My eldest son used to live in a student flat (US = apartment) in this area, and I did some nostalgic wandering, recalling being conscripted to help with relocations, and shuddering at the memory of lugging household appliances up or down the steep and ramshackle steps that characterize the area.
Somehow it sill seems to capture the character of Wellington’s Cuba Quarter. I had been in the city to return a camera to the vendor after a series of unresolved problems. Since I was close to Cuba Street, I went walking with my trusty, if battle-weary, Canon. I like the architecture in this part of town, or most of it, anyway.
Sometimes, the interest lies not in the architecture itself, but in what the occupants have done with it. Espressoholic is a well known coffee shop in the city, but its building is unremarkable except for the spray-can work.
A little further down road, a more deliberate restoration job makes this old building quite attractive.

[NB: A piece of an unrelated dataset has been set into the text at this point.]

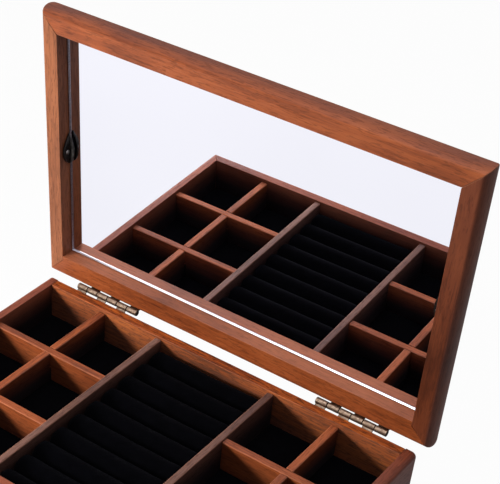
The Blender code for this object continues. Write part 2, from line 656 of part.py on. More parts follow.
def build_drawer(label, floor_z, wood, inner_wood, velvet, brass):
    drawer = axis_empty(f"{label}_drawer_axis", (0.0, FRONT_Y, floor_z + GAP))
    half = INNER_X - DRAWER_PLAY
    height = DRAWER_OPENING - 2 * DRAWER_PLAY
    front_edges = ((1, -1, 0), (-1, -1, 0), (0, -1, 1), (0, -1, -1))
    front = block(f"{label}_drawer_front", (-half, 0, 0), (half, DRAWER_FRONT, height), wood, drawer,
                  rounded=front_edges, radius=DRAWER_EDGE_ROUNDING)
    tail = BOX_DEPTH - BACK_WALL - DRAWER_BEHIND
    start = DRAWER_FRONT + GAP
    block(f"{label}_drawer_bottom", (-half, start, 0), (half, tail, DRAWER_BOTTOM), inner_wood, drawer)
    low = DRAWER_BOTTOM + GAP
    top = height - DRAWER_SIDE_DROP
    for side_label, side in (("left", -1), ("right", 1)):
        x_range = sorted((side * half, side * (half - DRAWER_SIDE)))
        block(f"{label}_drawer_side_{side_label}", (x_range[0], start, low), (x_range[1], tail, top),
              inner_wood, drawer)
    inside = half - DRAWER_SIDE - GAP
    block(f"{label}_drawer_back", (-inside, tail - DRAWER_BACK, low), (inside, tail, top),
          inner_wood, drawer)
    block(f"{label}_drawer_velvet", (-inside, start, low), (inside, tail - DRAWER_BACK - GAP,
                                                            low + DRAWER_LINER), velvet, drawer)
    for side_label, side in (("left", -1), ("right", 1)):
        seat = (side * KNOB_SPACING / 2, 0.0, height / 2)
        facing = Matrix.Translation(seat) @ Matrix.Rotation(math.radians(90), 4, "X")
        stand_off = Matrix.Translation((0, -GAP, 0))
        turned(f"{label}_drawer_knob_{side_label}", knob_profile(), TURNED_STEPS, brass, drawer,
               stand_off @ facing)
        behind = -DRAWER_FRONT - GAP
        profile = [(0.0, behind - KNOB_SCREW_HEAD), (KNOB_SCREW_HEAD_RADIUS, behind - KNOB_SCREW_HEAD),
                   (KNOB_SCREW_HEAD_RADIUS, behind), (KNOB_SCREW_RADIUS, behind),
                   (KNOB_SCREW_RADIUS, KNOB_SCREW_REACH), (0.0, KNOB_SCREW_REACH)]
        turned(f"{label}_drawer_knob_screw_{side_label}", profile, TUBE_STEPS, brass, drawer, facing)
        drill_end = behind - OVERRUN
        bore = [(0.0, drill_end), (KNOB_BORE_RADIUS, drill_end), (KNOB_BORE_RADIUS, OVERRUN),
                (0.0, OVERRUN)]
        drill = turned(f"{label}_knob_bore_{side_label}", bore, TUBE_STEPS, None, drawer, facing)
        combine(front, drill)


def build():
    clear_scene()
    wood = finish("stained wood", WOOD_LOOK)
    tray_wood = finish("tray wood", TRAY_WOOD_LOOK)
    velvet = finish("black velvet", VELVET_LOOK)
    glass = finish("mirror glass", GLASS_LOOK)
    card = finish("backing card", CARD_LOOK)
    brass = finish("antique brass", BRASS_LOOK)
    dark_metal = finish("dark metal", DARK_METAL_LOOK)

    back_wall = build_case(wood)
    build_dividers(tray_wood)
    build_liners(velvet)
    build_ring_cushion(velvet)

    hinge_axis = axis_empty("hinge_axis", (0.0, HINGE_Y, HINGE_Z))
    lid = axis_empty("lid_axis", (0.0, HINGE_Y, HINGE_Z), -LID_OPEN_ANGLE)
    hinge_rail, stiles = build_lid_frame(wood, lid)
    build_lid_panels(wood, glass, card, lid)
    build_clips(dark_metal, stiles, lid)
    build_hinges(brass, back_wall, hinge_rail, hinge_axis, lid)

    build_drawer("lower", LOWER_FLOOR_Z, wood, tray_wood, velvet, brass)
    build_drawer("upper", UPPER_FLOOR_Z, wood, tray_wood, velvet, brass)


build()
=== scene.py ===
# %% [markdown]
# # A tiered jewellery box with a mirrored lid
# The CAD model gives every board, hinge and drawer its true size and place. This lesson dresses it:
# each board gets eased edges and stained grain, the tray gets padded velvet, the hinges get real
# knuckles and the lid gets a silvered glass. The first cell loads the CAD model. Everything is in
# metres, with +Z up, and the lid stands open as in the photograph.

# %% Load the CAD frame
import json
import math
import bpy
from mathutils import Matrix, Vector, noise


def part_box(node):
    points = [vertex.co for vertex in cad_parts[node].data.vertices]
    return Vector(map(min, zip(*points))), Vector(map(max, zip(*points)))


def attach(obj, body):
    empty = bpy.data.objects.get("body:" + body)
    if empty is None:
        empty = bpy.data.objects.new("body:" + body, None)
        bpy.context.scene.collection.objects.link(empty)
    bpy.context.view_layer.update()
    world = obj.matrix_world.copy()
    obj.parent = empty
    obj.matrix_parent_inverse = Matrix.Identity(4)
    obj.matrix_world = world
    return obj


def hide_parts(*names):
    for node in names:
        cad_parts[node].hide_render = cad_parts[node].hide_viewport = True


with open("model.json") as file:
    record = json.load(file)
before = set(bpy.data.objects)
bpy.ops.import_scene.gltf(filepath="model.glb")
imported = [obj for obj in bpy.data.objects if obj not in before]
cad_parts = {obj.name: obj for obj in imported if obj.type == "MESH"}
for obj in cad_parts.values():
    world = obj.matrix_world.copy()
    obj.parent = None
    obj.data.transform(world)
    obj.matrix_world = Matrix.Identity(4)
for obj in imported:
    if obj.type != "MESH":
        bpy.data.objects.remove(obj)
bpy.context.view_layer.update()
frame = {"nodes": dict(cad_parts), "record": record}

AXES = "XYZ"
GLUE_GAP = 0.0003
bodies = frame["record"]["behaviour"]["bodies"]
joints = {joint["name"]: joint for joint in frame["record"]["behaviour"]["joints"]}
HINGE_AXIS = Vector(joints["lid_hinge"]["pos_m"])
OPEN_ANGLE = math.radians(joints["lid_hinge"]["range_deg"][1])


def corners(node):
    """The lowest and the highest corner of a CAD node."""
    low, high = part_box(node)
    return Vector(low), Vector(high)


print("nodes", len(frame["nodes"]), "hinge axis", tuple(HINGE_AXIS))

# %% [markdown]
# ## The camera
# The photograph is an off-centre crop: its vanishing lines meet far below the middle of the picture.
# A turned camera would bend them, and a shifted one keeps them where they are. This one was solved
# from the edges of the tray and of the lid, in pixels of the photograph.

# %% Camera
PICTURE_WIDTH, PICTURE_HEIGHT = 500, 484
FOCAL_PIXELS = 1329.69
PRINCIPAL_POINT = (139.83, 462.27)
SENSOR_WIDTH = 36
CAMERA_PLACE = Vector((0.37810, -0.50898, 0.66976))
CAMERA_RIGHT = Vector((0.79015, 0.61214, 0.03092))
CAMERA_UP = Vector((-0.42916, 0.51654, 0.74095))

camera_data = bpy.data.cameras.new("photo camera")
camera_data.sensor_width = SENSOR_WIDTH
camera_data.lens = FOCAL_PIXELS * SENSOR_WIDTH / PICTURE_WIDTH
camera_data.shift_x = (PICTURE_WIDTH / 2 - PRINCIPAL_POINT[0]) / PICTURE_WIDTH
camera_data.shift_y = (PRINCIPAL_POINT[1] - PICTURE_HEIGHT / 2) / PICTURE_WIDTH
camera = bpy.data.objects.new("photo camera", camera_data)
bpy.context.scene.collection.objects.link(camera)
turn = Matrix((CAMERA_RIGHT, CAMERA_UP, CAMERA_RIGHT.cross(CAMERA_UP))).transposed().to_4x4()
camera.matrix_world = Matrix.Translation(CAMERA_PLACE) @ turn
bpy.context.scene.camera = camera
bpy.context.scene.view_settings.view_transform = "Standard"
print("lens", round(camera_data.lens, 2), "shift", camera_data.shift_x, camera_data.shift_y)

# %% [markdown]
# ## Small helpers for node trees
# A material is a chain of nodes. Short helpers keep each chain readable: they add a node and fill its
# sockets, do a sum, add a ramp or a noise, mix two colours, and start a material or a group.

# %% Node helpers
COLOUR_MIX_SOCKETS = (0, 6, 7)


def set_socket(tree, socket, value):
    """Link a socket to another one, or give it a value. A colour is three numbers."""
    if isinstance(value, bpy.types.NodeSocket):
        tree.links.new(value, socket)
    elif socket.type == "RGBA":
        socket.default_value = (*value, 1.0)
    else:
        socket.default_value = value


def fill(tree, node, **sockets):
    """Set a node's sockets by name, with an underscore for each space."""
    for name, value in sockets.items():
        set_socket(tree, node.inputs[name.replace("_", " ")], value)


def add_node(tree, kind, settings=None, **sockets):
    made = tree.nodes.new(f"ShaderNode{kind}")
    for name, value in (settings or {}).items():
        setattr(made, name, value)
    fill(tree, made, **sockets)
    return made


def calc(tree, operation, first, second=0.0, clamp=False):
    made = add_node(tree, "Math", {"operation": operation, "use_clamp": clamp})
    for socket, value in zip(made.inputs, (first, second)):
        set_socket(tree, socket, value)
    return made.outputs[0]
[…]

Around the corner, a tiny side-street of Dixon street houses a quirky old building which the well-dressed occupant assured me was 110 years old. I have no clue what kind of business is conducted from there, but I had the sense that I was unlikely to have been a patron.
Despite the persistent drizzle, Mary and a friend went walking around the hills. When they came back, Mary persuaded me that it was worth coming back with her to where she had seen a patch of nasturtiums gathering water droplets in large jewels until the weight of water caused the leaf to tip and then the process would start all over. I wonder if this was a predecessor to Wellington’s Bucket Fountain. Next time there are similar conditions I should see if I can catch the tipping mechanism in action.
We had some shopping to do and decided that when we had finished, it would be nice to have a light lunch and a glass of wine. Unfortunately, it seems everyone else get the same idea when it rains. By now the rain had increased markedly, so each time we stopped we ran from the car to the restaurant doorway only to find a queue of equally soaked patrons. With a ten minute wait for a table and a forty minute wait after that for food we looked elsewhere. After failing at three of our favourite restaurants we gave up and were driving through Oriental Bay when I noticed that the Beach Babylon restaurant appeared to have empty seats. Happily they were welcoming and served us some great food and a nice Cabernet Sauvignon. When we were done, I took the opportunity to cross the road and try to capture the spirit of the day.
Oriental Bay was almost deserted and apart from the odd wandering pedestrian, the only sign of life was a disconsolate lifeguard sitting at his post guarding a beach where no-one was swimming .
Back at home in the afternoon, I enjoyed a brief siesta, and then relaxed until I noticed the clouds wreathed over the hills across the valley. This is pretty much the same view as my sunrise image from yesterday.